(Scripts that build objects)
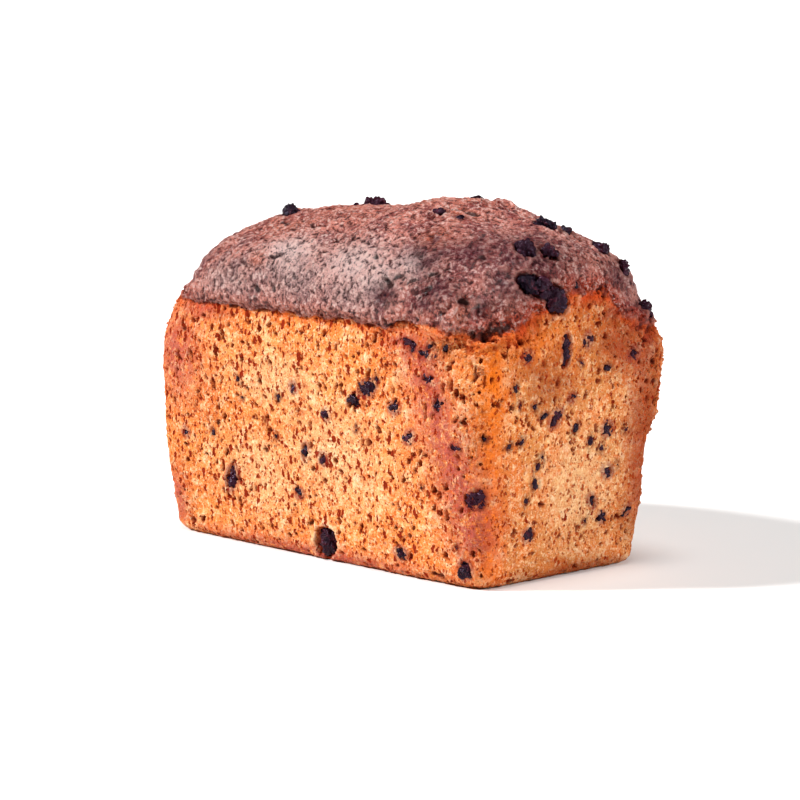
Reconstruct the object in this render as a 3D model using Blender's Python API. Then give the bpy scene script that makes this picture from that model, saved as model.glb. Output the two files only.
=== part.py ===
"""A tin-baked rye loaf with raisins, standing on its base.

The loaf is one solid: straight, slightly leaning sides from the baking tin, and a domed top crust
that hangs a little over the tin line along the sides. Every raisin that shows is a solid of its own,
set in a socket in the loaf.

The origin is the middle of the base. +X runs along the loaf, -Y is the long side seen first, +Z is up.
"""

import math
import random

import bmesh
import bpy
from mathutils import Matrix, Vector, noise
from mathutils.bvhtree import BVHTree

MM = 0.001

# Driving dimensions of the loaf, in millimetres.
BASE_LENGTH = 202.0
BASE_WIDTH = 99.0
TIN_HEIGHT = 107.5
CROWN_HEIGHT = 151.5
LEAN = 0.058
BELLY = 1.0
BASE_ROUND = 5.0

# The lip where the dome hangs over the tin line.
OVERHANG_SIDE = 3.0
OVERHANG_END = 0.4
LIP_HEIGHT = 6.0
CREASE_DEPTH = 1.4
END_LINE_LIFT = 9.0
END_LINE_ARCH = 34.0
LINE_WANDER = 0.9

# Local rises in plan: (place along X, place along Y, width along X, width along Y, rise).
# The tin line dips and arches beside the near corner and sags at the far corner of the right end.
LINE_BENDS = [(48, -50, 7, 40, -2.2), (62, -50, 6, 40, 3.0), (85, -50, 9, 18, -5.0), (100, 46, 14, 14, -5.0)]
# The crown has a hump right of the middle and a dip beside it.
CROWN_HUMPS = [(40, 4, 34, 60, 6.5), (9, 0, 11, 40, -2.0)]
CROWN_LEFT_FALL = 2.0
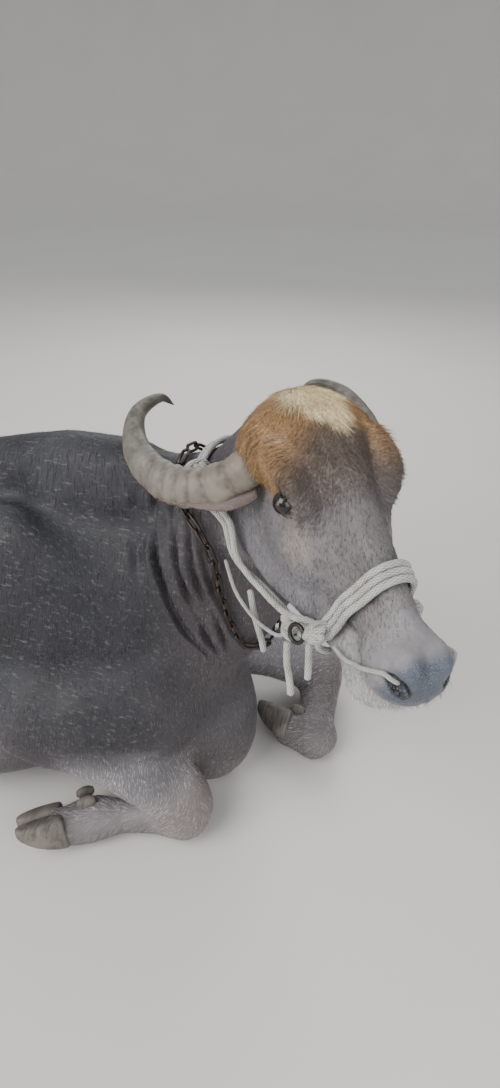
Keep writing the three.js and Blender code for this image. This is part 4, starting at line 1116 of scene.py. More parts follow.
def copies_tree():
    """Sets a copy of one small mesh on every point, turned and sized as the point says."""
    tree = bpy.data.node_groups.new("copies_on_points", "GeometryNodeTree")
    sockets = (("Geometry", "Geometry"), ("Copy", "Object"), ("Size", "Float"),
               ("Size spread", "Float"), ("Seed", "Int"), ("Finish", "Material"))
    for name, kind in sockets:
        tree.interface.new_socket(name, in_out="INPUT", socket_type="NodeSocket" + kind)
    tree.interface.new_socket("Geometry", in_out="OUTPUT", socket_type="NodeSocketGeometry")

    def node(kind, inputs=(), **values):
        made = tree.nodes.new(kind)
        for key, value in values.items():
            setattr(made, key, value)
        for key, value in inputs:
            made.inputs[key].default_value = value
        return made

    def named(name):
        return node("GeometryNodeInputNamedAttribute", [("Name", name)], data_type="FLOAT_VECTOR")

    given = node("NodeGroupInput")
    result = node("NodeGroupOutput")
    info = node("GeometryNodeObjectInfo")
    place = node("GeometryNodeInstanceOnPoints")
    turn, stretch = named("turn"), named("stretch")
    euler = node("FunctionNodeEulerToRotation")
    vary = node("FunctionNodeRandomValue", [(2, -0.5), (3, 0.5)], data_type="FLOAT")
    spread = node("ShaderNodeMath", operation="MULTIPLY")
    grown = node("ShaderNodeMath", [(1, 1.0)], operation="ADD")
    sized = node("ShaderNodeMath", operation="MULTIPLY")
    scale = node("ShaderNodeVectorMath", operation="SCALE")
    real = node("GeometryNodeRealizeInstances")
    coat = node("GeometryNodeSetMaterial")
    for source, output, target, entry in (
        (given, "Geometry", place, "Points"),
        (given, "Copy", info, "Object"),
        (info, "Geometry", place, "Instance"),
        (turn, "Attribute", euler, 0),
        (euler, 0, place, "Rotation"),
        (given, "Seed", vary, "Seed"),
        (vary, 1, spread, 0),
        (given, "Size spread", spread, 1),
        (spread, 0, grown, 0),
        (grown, 0, sized, 0),
        (given, "Size", sized, 1),
        (stretch, "Attribute", scale, 0),
        (sized, 0, scale, "Scale"),
        (scale, 0, place, "Scale"),
        (place, "Instances", real, "Geometry"),
        (real, "Geometry", coat, "Geometry"),
        (given, "Finish", coat, "Material"),
        (coat, "Geometry", result, "Geometry"),
    ):
        tree.links.new(source.outputs[output], target.inputs[entry])
    return tree


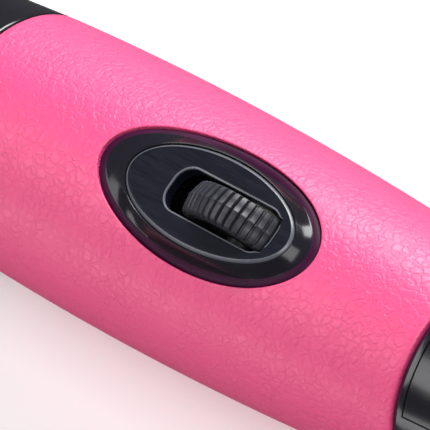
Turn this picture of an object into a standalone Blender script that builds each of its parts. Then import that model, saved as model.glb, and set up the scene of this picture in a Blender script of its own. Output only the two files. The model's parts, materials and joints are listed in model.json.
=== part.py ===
"""Motor-driven hair curler: a pink leather-grained grip with an oval thumb-wheel window, a black gear
collar, a turning heated barrel with a sprung hair clamp, a tail cap with a cord swivel and a folding stand.

Everything is drawn in body coordinates, in millimetres: +X along the barrel, +Z up through the thumb wheel,
with x = 0 at the middle of the window and the barrel's axis at y = z = 0. One empty then carries the body
to where it rests on a table, nose up on its stand, with the origin under the middle of its bounding box.
"""

import math

import bmesh
import bpy
from mathutils import Vector

MM = 0.001
GAP = 0.3  # between parts that touch
TURN = 2 * math.pi

# Grip: a barrel-shaped body, widest behind the window
GRIP_R, GRIP_WIDEST_X, GRIP_BOW_R = 19.0, -20.0, 549.0
GRIP_BACK_X, GRIP_FRONT_X = -47.6, 38.6
GRIP_WALL = 2.0
SPLIT_Z = -5.0

# Screws that close the grip from below, their bosses, and the ribs that carry the board
BOSS_X, BOSS_Y, BOSS_R = (-38.0, 14.0), 12.2, 2.4
SCREW_R, SCREW_HEAD_R, SCREW_HEAD_HEIGHT, SCREW_TOP_Z, SCREW_HEAD_Z = 1.1, 2.1, 1.5, 3.0, -10.8
PILOT_R, COUNTERBORE_R, COUNTERBORE_Z = 1.3, 2.4, -9.0
BOARD_RIB_X, BOARD_RIB_THICK, BOARD_RIB_HALF_Y = (-30.0, 2.0), 1.6, 12.0

# Oval window, its bezel and the plate with the wheel slot
WINDOW_A, WINDOW_B = 19.2, 9.5
BEZEL_SINK, FLANGE, FLANGE_THICK, WELL_GAP, WELL_LOW_Z = 0.45, 1.5, 1.2, 0.2, 13.6
PLATE_X, PLATE_A, PLATE_B, PLATE_TOP, PLATE_THICK = 0.5, 14.8, 7.0, 18.6, 2.0
SLOT_X, SLOT_LENGTH, SLOT_WIDTH, SLOT_CORNER = 2.95, 18.7, 6.8, 2.6

# Thumb wheel
WHEEL_X, WHEEL_Z, WHEEL_R, WHEEL_WIDTH = 4.4, 12.0, 9.9, 5.1
WHEEL_RIBS, WHEEL_RIB_DEPTH, WHEEL_CREST = 46, 0.75, 0.45
AXLE_R, AXLE_HALF_Y, RUNNING = 1.3, 5.9, 0.12
ARM_R, ARM_HALF, ARM_LOW_Z, ARM_THICK = 3.0, 1.1, 1.9, 1.2
CRADLE_HALF_X, CRADLE_HALF_Y, CHEEK_HALF_X, CRADLE_GAP_Y, CRADLE_FLOOR_Z = 8.5, 5.5, 3.0, 4.3, 1.2
SWITCH_NEAR, SWITCH_FAR, SWITCH_Y, SWITCH_Z = 5.4, 8.3, (2.8, 4.1), (1.5, 4.5)

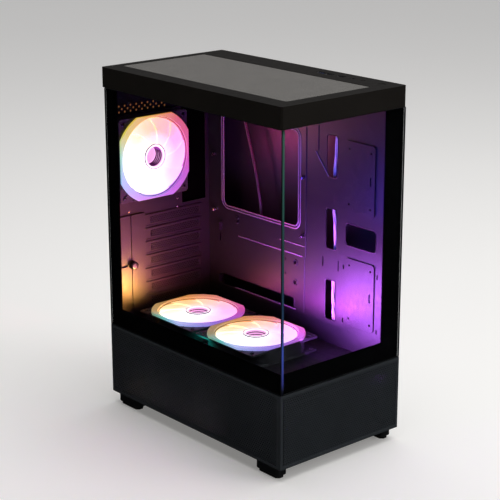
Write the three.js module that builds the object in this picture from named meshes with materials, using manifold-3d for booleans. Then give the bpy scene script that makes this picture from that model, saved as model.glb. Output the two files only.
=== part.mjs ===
// A mid-tower computer case with two panes of glass that meet at a bare corner, as a group of separate pieces.
// Millimetres, +Z up. The origin is the middle of the footprint, on the surface that the case stands on.
// -Y is the front, -X is the side with the large pane, and the motherboard tray stands near +X.
import * as THREE from "three";
import { mergeVertices } from "three/addons/utils/BufferGeometryUtils.js";
import Module from "manifold-3d";

const wasm = await Module();
wasm.setup();

// ---------------------------------------------------------------- driving dimensions

const caseWidth = 216;
const caseDepth = 371;
const caseHeight = 493;

const footHeight = 17;
const padHeight = 4;
const footLength = 44;
const footWidth = 18;
const footInset = 3; // from the side of the case
const footFrontInset = 9;
const footRearInset = 15;

const bezelHeight = 28;
const bezelWall = 2.5;
const bezelTop = 3;
const lowerPanelHeight = 103;
const lowerPanelThick = 3;
const rearOverhang = 5; // the bezel reaches this far past the rear wall

const steel = 1; // sheet thickness
const glassThick = 4;
const railThick = 1.5; // strips bonded behind the glass
const railHeight = 27;
const leftRailRear = 24;
const frontRailRight = 32;
const fit = 0.3; // gap between pieces that touch

const cableSpace = 31; // from the tray to the outside of the right panel
const returnDepth = 7; // folded edges of the right panel

const fanSize = 120;
const fanThick = 26;
const fanEarDrop = 4; // the corner ears lie this far below the light ring
const fanHoleSpacing = fanSize - 15;
const fanBore = fanSize / 2 - 3; // radius
const fanHub = 18; // radius
const fanTipGap = 1.5;
const fanBlades = 9;
const bladeAngle = 36;

const slotPitch = 20.32;
const slotCount = 7;
const slotHeight = slotPitch - 1.92;
const slotLeft = -50;
const slotRight = 62;

const ioShieldWidth = 44.45;
const ioShieldHeight = 158.75;
const ioShieldRight = 70.6;

const filterLeftMargin = 27.5; // from the left side of the bezel
const filterFrontMargin = 22.5;
const filterRearMargin = 12;
const filterWidth = 145;
const filterBorder = 7;
const filterThick = 3;
const filterLedge = 4;

const buttonTravel = 1.2;
const psuWidth = 150;
const psuHeight = 86;

// ---------------------------------------------------------------- places worked out from them

const left = -caseWidth / 2;
const right = caseWidth / 2;
const front = -caseDepth / 2;
const rear = caseDepth / 2 - rearOverhang; // outer face of the rear wall
const rearIn = rear - steel;
const bezelZ = caseHeight - bezelHeight;
const glassZ = footHeight + lowerPanelHeight; // bottom edge of the glass
const deckZ = glassZ - 2; // top of the shroud
const trayX = right - cableSpace;
const frameLeft = left + glassThick + fit + railThick + fit;
const frameFront = front + glassThick + fit + railThick + fit;
const frameRight = right - steel - fit - returnDepth;
const lowerLeft = left + lowerPanelThick + fit;
const lowerFront = front + lowerPanelThick + fit;
const pillarFront = frameFront;
const trayFront = pillarFront + steel + fit;
const wallRight = right - steel - 1; // right edge of the rear wall and the pillar
const topZ = bezelZ - fit; // upper face of the top frame
const fanBackY = rearIn - fit;

// The slots start above the deck, and the socket opening and the rear fan stand above them.
const slotTopZ = deckZ + 12.52 + (slotCount - 0.5) * slotPitch; // middle of the first slot
const ioShieldBottom = slotTopZ + 14.4;
const rearFan = { x: frameLeft + steel + fit + fanSize / 2, z: slotTopZ + slotPitch / 2 + 28.74 + fanSize / 2 };
const deckFanX = -15.5;
const deckFanRearY = 93.4;
const deckFans = { rear: deckFanRearY, front: deckFanRearY - fanSize - 6 };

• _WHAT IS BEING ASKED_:
Write out, from the lines above, only those from the line with "Write the three.js" to the line with "wasm.setup();", exactly as given, including the first and the last.

• _TASK SOLUTION_:
Write the three.js module that builds the object in this picture from named meshes with materials, using manifold-3d for booleans. Then give the bpy scene script that makes this picture from that model, saved as model.glb. Output the two files only.
=== part.mjs ===
// A mid-tower computer case with two panes of glass that meet at a bare corner, as a group of separate pieces.
// Millimetres, +Z up. The origin is the middle of the footprint, on the surface that the case stands on.
// -Y is the front, -X is the side with the large pane, and the motherboard tray stands near +X.
import * as THREE from "three";
import { mergeVertices } from "three/addons/utils/BufferGeometryUtils.js";
import Module from "manifold-3d";

const wasm = await Module();
wasm.setup();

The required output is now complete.